Most likely you're going to have to replace the fuse box. After overheating once, the spring contacts that connect to the fuse have lost their temper. No amount of cleaning up or re-bending them will help. They will never make good contact with the fuse again.
Ding Ding Ding We have a winner!
If the plastic body fuses are melting, the contacts are junk. Your best option is to replace the high current fuses with a new fuse block for real fuses.
I don't know why the square-heads stayed with the crappy fuse design for so long. Original fuse bodies were ceramic, and the clip tension was fairly high. That still did not address the lack of contact area with that fuse design. 20 (or more!) amps through a contact area of about .001mm just makes a heater. Then the plastic "bullet" colapses a little bit, the contact pressure goes down...
Bypass the OEM fuse block for the high current stuff, and use some standard automotive fuseholders.

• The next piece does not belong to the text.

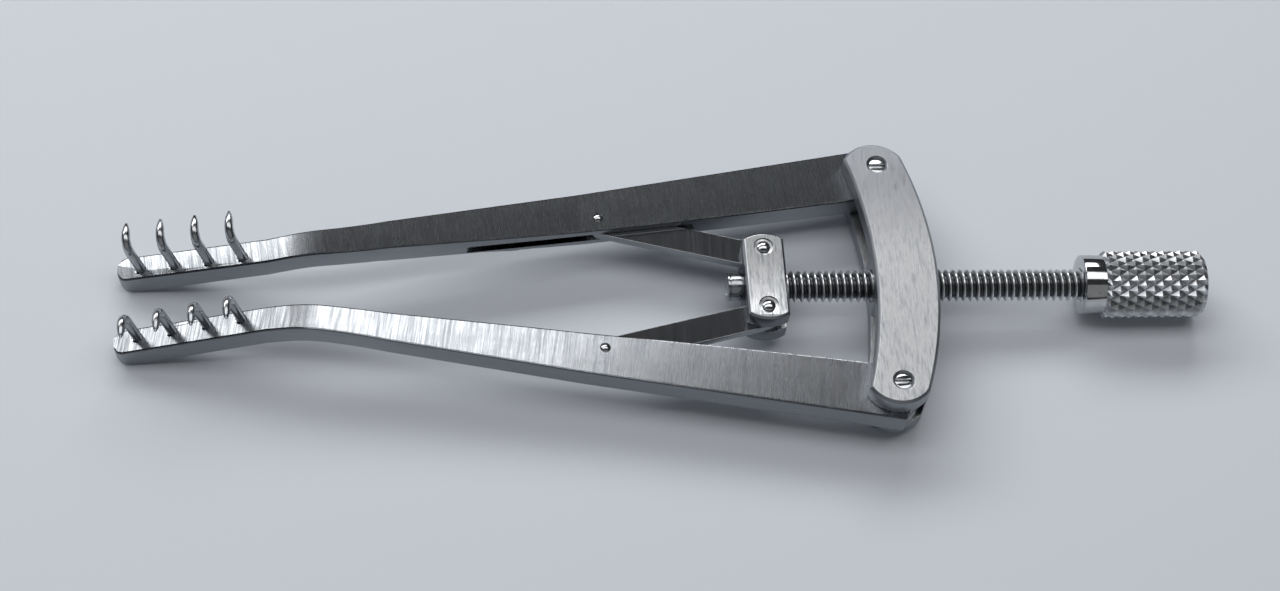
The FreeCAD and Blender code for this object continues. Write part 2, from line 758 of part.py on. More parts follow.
# Screw: spindle, thumb knob and the collar that keeps its nose in the crosshead.
NOSE = "-#crosshead_x - #nose_reach"
SHOULDER = "-#crosshead_x + #crosshead_length / 2 + #turn_clearance"
revolved(
    "spindle_body",
    "spindle",
    [
        (NOSE, "0"),
        ("#hub_face + #spindle_seat", "0"),
        ("#hub_face + #spindle_seat", "#spindle_radius"),
        (SHOULDER, "#spindle_radius"),
        (SHOULDER, "#journal_radius"),
        (NOSE, "#journal_radius"),
    ],
)
COLLAR_REAR = "-#crosshead_x - #crosshead_length / 2 - #turn_clearance"
BORE = "#journal_radius + #seat_clearance"
revolved(
    "collar_body",
    "retaining_collar",
    [
        (NOSE, BORE),
        (COLLAR_REAR, BORE),
        (COLLAR_REAR, "#collar_waist"),
        (NOSE + " + #collar_rim", "#collar_waist"),
        (NOSE + " + #collar_rim", "#collar_radius"),
        (NOSE, "#collar_radius"),
    ],
)
SEAT = "#spindle_radius + #seat_clearance"
revolved(
    "knob_body",
    "thumb_knob",
    [
        ("#hub_face", SEAT),
        ("#hub_face + #spindle_seat", SEAT),
        ("#hub_face + #spindle_seat", "0"),
        ("#hub_face + #hub_length + #knob_length", "0"),
        ("#hub_face + #hub_length + #knob_length", "#knob_radius - #knob_edge"),
        ("#hub_face + #hub_length + #knob_length - #knob_edge", "#knob_radius"),
        ("#hub_face + #hub_length + #knob_edge", "#knob_radius"),
        ("#hub_face + #hub_length", "#knob_radius - #knob_edge"),
        ("#hub_face + #hub_length", "#hub_radius"),
        ("#hub_face + 0.15", "#hub_radius"),
        ("#hub_face", "#hub_radius - 0.15"),
    ],
)

doc.recompute()

for item in doc.Objects:
    if "Invalid" in item.State or "Error" in item.State:
        raise RuntimeError("%s is not computed: %s" % (item.Name, item.State))
for item in NODES:
    shape = item.Shape
    if shape.isNull() or not shape.isValid() or shape.Volume <= 0:
        raise RuntimeError("%s has no valid solid" % item.Label)
    if len(shape.Solids) != 1:
        raise RuntimeError("%s has %d solids" % (item.Label, len(shape.Solids)))
for item in NODES:
    item.Shape.exportStep(os.path.join("parts", item.Label + ".step"))
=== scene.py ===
import math

import bmesh
import bpy
from mathutils import Matrix, Vector


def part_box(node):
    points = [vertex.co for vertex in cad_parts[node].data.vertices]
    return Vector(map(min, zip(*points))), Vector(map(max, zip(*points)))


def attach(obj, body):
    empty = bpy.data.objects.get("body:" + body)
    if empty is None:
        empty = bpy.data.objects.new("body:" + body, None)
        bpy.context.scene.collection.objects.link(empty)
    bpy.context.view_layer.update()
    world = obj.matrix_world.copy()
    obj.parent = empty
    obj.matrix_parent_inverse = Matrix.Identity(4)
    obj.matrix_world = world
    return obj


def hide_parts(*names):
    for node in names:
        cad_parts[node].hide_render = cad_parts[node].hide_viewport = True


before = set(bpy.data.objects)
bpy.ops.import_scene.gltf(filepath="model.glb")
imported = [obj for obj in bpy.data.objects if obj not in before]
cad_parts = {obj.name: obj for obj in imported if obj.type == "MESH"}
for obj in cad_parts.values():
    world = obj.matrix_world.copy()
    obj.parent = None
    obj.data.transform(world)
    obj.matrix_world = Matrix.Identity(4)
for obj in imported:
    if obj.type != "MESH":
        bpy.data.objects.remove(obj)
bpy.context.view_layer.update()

# Self retaining retractor in stainless steel, on a pale sheet. Lengths are in metres, in the
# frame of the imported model: prongs towards -X, thumb knob towards +X, +Z up. Left is -Y.
MM = 0.001

# The screw and everything turned round it share one axis, along X.
SPINDLE_LOW, SPINDLE_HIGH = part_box("spindle")
AXIS = Vector((0.0, 0.0, (SPINDLE_LOW[2] + SPINDLE_HIGH[2]) / 2))
THREAD_RADIUS = (SPINDLE_HIGH[2] - SPINDLE_LOW[2]) / 2
THREAD_PITCH = 0.635 * MM
THREAD_DEPTH = 0.36 * MM
JOURNAL_RADIUS = 0.95 * MM
FRONT, BACK = Vector((-1, 0, 0)), Vector((1, 0, 0))


def linear(code):
    """Linear RGBA of an sRGB hex colour."""
    parts = [int(code[i : i + 2], 16) / 255 for i in (1, 3, 5)]
    return [p / 12.92 if p <= 0.04045 else ((p + 0.055) / 1.055) ** 2.4 for p in parts] + [1.0]


def add(tree, kind, inputs, **settings):
    """Adds a node with its settings. Each of its inputs is given a value or linked to a socket."""
    item = tree.nodes.new(kind)
    for name, value in settings.items():
        setattr(item, name, value)
    for key, value in inputs.items():
        if isinstance(value, bpy.types.NodeSocket):
            tree.links.new(value, item.inputs[key])
        else:
            item.inputs[key].default_value = value
    return item


def new_steel(name, roughness, anisotropy=0.0):
    """A bare stainless steel: its tree, its shader and the piece's own coordinates."""
    material = bpy.data.materials.new(name)
    material.use_nodes = True
    tree = material.node_tree
    shader = tree.nodes["Principled BSDF"]
    shader.inputs["Metallic"].default_value = 1.0
    shader.inputs["Roughness"].default_value = roughness
    shader.inputs["Anisotropic"].default_value = anisotropy
    place = add(tree, "ShaderNodeTexCoord", {}).outputs["Object"]
    return material, tree, shader, place


# What a face is goes by how far up or down its normal points, from 0 to 1. The first pair is
# where a flank turns into a stoned edge, the second where an edge turns into a brushed top.
# These masks place painted shade: flanks and edges are coloured darker than the tops.
FLANK_TO_EDGE = 0.15, 0.4
EDGE_TO_TOP = 0.9, 0.97

# The marks of the belt: bands across a piece, strokes within them, and low waves. All of them
# are drawn coarser than the real grit lines, so that they show.
BAND_WIDTH = 0.45 * MM
BAND_STRETCH = 0.15
BAND_SHARE = 0.6
FAINT_STROKE, FULL_STROKE = 0.6, 1.0
WAVE_LENGTH, WAVE_HEIGHT = 2.5 * MM, 0.012 * MM
SCRATCH_HEIGHT = 0.01 * MM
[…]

"Among the many misdeeds of the British rule in India, history will look upon the act of depriving a whole nation of arms, as the blackest."
~ Mahatma Gandhi, Gandhi, An Autobiography, M. K. Gandhi, page 446.

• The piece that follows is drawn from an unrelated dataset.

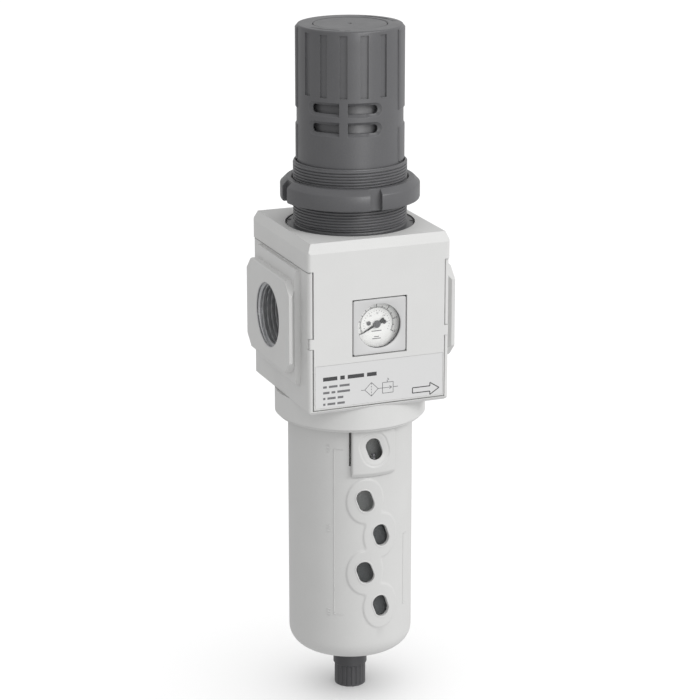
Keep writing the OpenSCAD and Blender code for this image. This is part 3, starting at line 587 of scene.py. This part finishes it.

He is a semi-logical explanation, overcharge causes severe high pressure in the compressor that can cause the clutch to slip. In slipping it generates friction causes red hot heat that can actually burn the enamel insulation of the clutch coil causing a major short circuit. However, this is not reversible by recovering the refrigerant, once the coil is toast, it's toast and has to be replaced along with the rest of the clutch and the idler bearing as well, it's grease is also toast.
Have already seen this. With only minor slipping, the coil will get warm or even hot, and since copper has a positive temperature coefficient, it's resistance will increase decreasing the clutch coil load. That does not blow a fuse.
Queer electrons can also blow fuses.
We've updated our forums!
Click here to visit the new forum
Copyright © 2016 Arizona Mobile Air Inc.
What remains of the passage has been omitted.